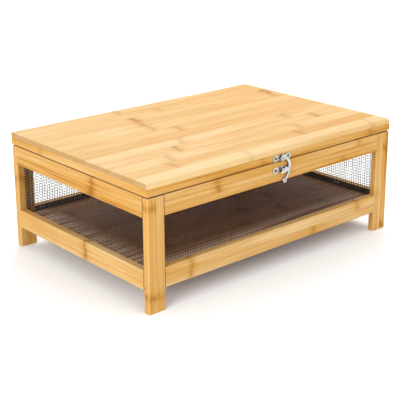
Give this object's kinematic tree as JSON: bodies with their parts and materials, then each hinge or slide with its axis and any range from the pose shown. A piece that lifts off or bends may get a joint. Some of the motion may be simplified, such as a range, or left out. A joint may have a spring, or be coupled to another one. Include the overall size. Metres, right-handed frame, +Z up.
{
  "type": "hamster cage",
  "caption": "Low bamboo cage for a small animal: wire-mesh sides on corner posts, a solid floor, a lid hinged at the back and a hook latch at the front.",
  "frame": {"origin": "middle of the footprint, at the bottom of the feet", "axes": "+X to the right seen from the front, -Y towards the front with the latch, +Z up"},
  "size_m": [0.4, 0.2803, 0.15],
  "materials": {
    "bamboo": "laminated bamboo under a thin satin lacquer",
    "floor_wood": "laminated bamboo, sanded",
    "dowel_wood": "fluted hardwood",
    "mesh_wire": "woven wire with a dark coating",
    "staple_steel": "galvanised wire",
    "hinge_nickel": "nickel plate",
    "latch_nickel": "bright nickel plate",
    "bumper_rubber": "thin dark rubber"
  },
  "bodies": {
    "case": {"back_bottom_rail": "bamboo", "back_floor_cleat": "floor_wood", "back_mesh": "mesh_wire", "back_top_rail": "bamboo", "catch_plate": "latch_nickel", "catch_plate_screws": "latch_nickel", "catch_stud": "latch_nickel", "corner_nails": "staple_steel", "floor_panel": "floor_wood", "front_bottom_rail": "bamboo", "front_floor_cleat": "floor_wood", "front_mesh": "mesh_wire", "front_top_rail": "bamboo", "hinge_case_screws": "hinge_nickel", "hinge_pins": "hinge_nickel", "left_bottom_rail": "bamboo", "left_hinge_case_leaf": "hinge_nickel", "left_mesh": "mesh_wire", "left_top_rail": "bamboo", "lid_bumpers": "bumper_rubber", "long_rail_dowels": "dowel_wood", "mesh_staples": "staple_steel", "post_back_left": "bamboo", "post_back_right": "bamboo", "post_front_left": "bamboo", "post_front_right": "bamboo", "right_bottom_rail": "bamboo", "right_hinge_case_leaf": "hinge_nickel", "right_mesh": "mesh_wire", "right_top_rail": "bamboo", "side_rail_dowels": "dowel_wood"},
    "lid": {"hinge_lid_screws": "hinge_nickel", "latch_pivot": "latch_nickel", "latch_plate": "latch_nickel", "latch_plate_screws": "latch_nickel", "left_hinge_lid_leaf": "hinge_nickel", "lid_back_batten": "bamboo", "lid_board": "bamboo", "lid_front_batten": "bamboo", "lid_left_batten": "bamboo", "lid_right_batten": "bamboo", "right_hinge_lid_leaf": "hinge_nickel"},
    "latch_lever": {"latch_lever": "latch_nickel"}
  },
  "joints": [
    {"name": "lid_hinge", "type": "hinge", "parent": "case", "child": "lid", "pos_m": [0, 0.13805, 0.13425], "axis": [-1, 0, 0], "range_deg": [0, 180]},
    {"name": "latch_swing", "type": "hinge", "parent": "lid", "child": "latch_lever", "pos_m": [0, -0.138, 0.139], "axis": [0, -1, 0], "range_deg": [0, 110]}
  ]
}
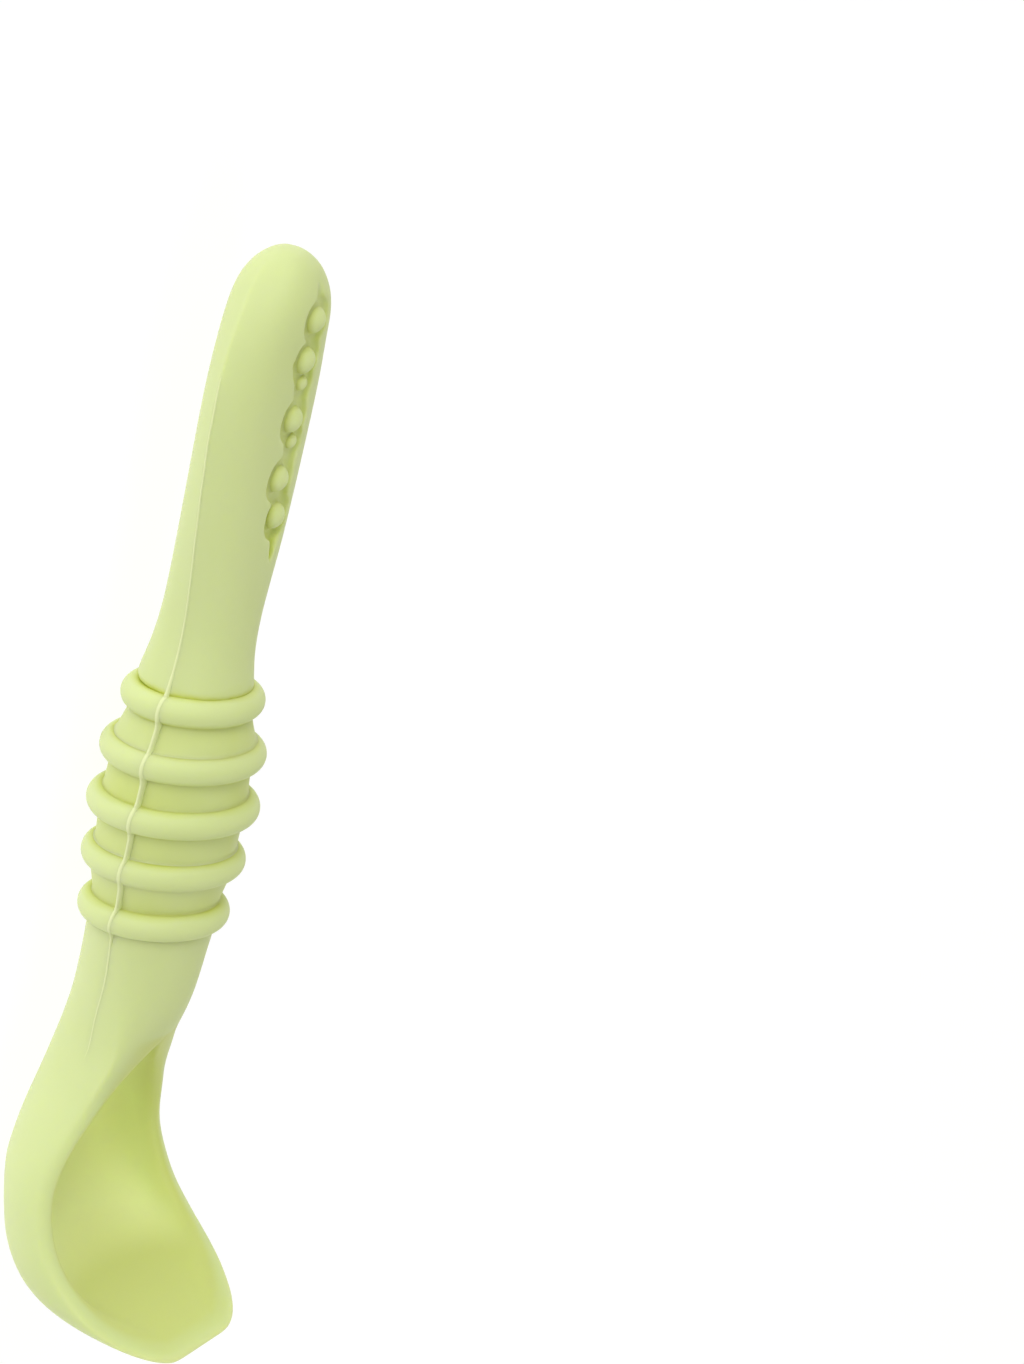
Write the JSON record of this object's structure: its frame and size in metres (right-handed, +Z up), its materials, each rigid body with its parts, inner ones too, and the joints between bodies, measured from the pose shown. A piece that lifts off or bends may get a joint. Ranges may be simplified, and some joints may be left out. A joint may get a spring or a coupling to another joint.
{
  "type": "baby spoon",
  "caption": "Soft one-colour feeding spoon: flat teething handle with a recessed row of nubs, ringed neck and a deep scoop with a squared, upturned tip.",
  "frame": {"origin": "middle of the footprint, on the surface that the spoon lies on", "axes": "+X from the handle's end to the bowl's tip, +Z up out of the bowl, +Y across the width"},
  "size_m": [0.1175, 0.028, 0.0248],
  "materials": {
    "silicone_body": "matt pale lime silicone, slightly translucent",
    "silicone_nubs": "matt pale lime silicone, slightly translucent",
    "silicone_rings": "matt pale lime silicone, slightly translucent",
    "silicone_bowl": "matt pale lime silicone, slightly translucent"
  },
  "bodies": {
    "root": {"handle": "silicone_body", "large_nubs": "silicone_nubs", "small_nubs": "silicone_nubs", "neck": "silicone_body", "ring_1": "silicone_rings", "ring_2": "silicone_rings", "ring_3": "silicone_rings", "ring_4": "silicone_rings", "ring_5": "silicone_rings", "bowl": "silicone_bowl"}
  },
  "joints": []
}
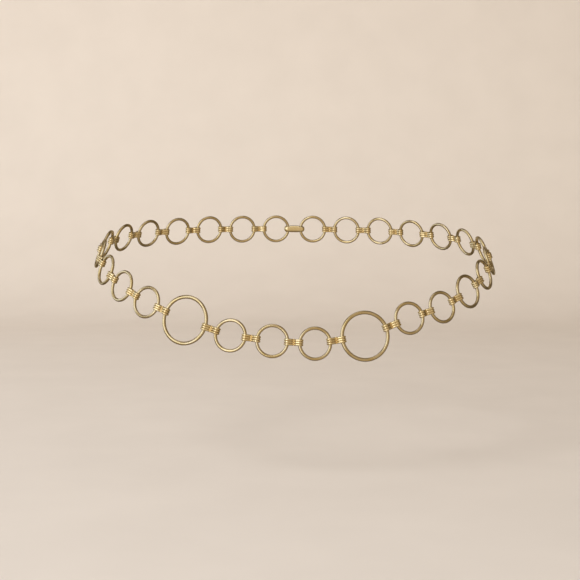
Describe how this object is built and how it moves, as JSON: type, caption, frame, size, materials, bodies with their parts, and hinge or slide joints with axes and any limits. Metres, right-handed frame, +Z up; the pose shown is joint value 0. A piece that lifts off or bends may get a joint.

******

# What to work on
Gather from the records above every line containing the string "with".

# Answer in full
Give this object's kinematic tree as JSON: bodies with their parts and materials, then each hinge or slide with its axis and any range from the pose shown. A piece that lifts off or bends may get a joint. Some of the motion may be simplified, such as a range, or left out. A joint may have a spring, or be coupled to another one. Include the overall size. Metres, right-handed frame, +Z up.
  "frame": {"origin": "middle of the footprint, at the bottom of the feet", "axes": "+X to the right seen from the front, -Y towards the front with the latch, +Z up"},
    "mesh_wire": "woven wire with a dark coating",
Write the JSON record of this object's structure: its frame and size in metres (right-handed, +Z up), its materials, each rigid body with its parts, inner ones too, and the joints between bodies, measured from the pose shown. A piece that lifts off or bends may get a joint. Ranges may be simplified, and some joints may be left out. A joint may get a spring or a coupling to another joint.
  "caption": "Soft one-colour feeding spoon: flat teething handle with a recessed row of nubs, ringed neck and a deep scoop with a squared, upturned tip.",
Describe how this object is built and how it moves, as JSON: type, caption, frame, size, materials, bodies with their parts, and hinge or slide joints with axes and any limits. Metres, right-handed frame, +Z up; the pose shown is joint value 0. A piece that lifts off or bends may get a joint.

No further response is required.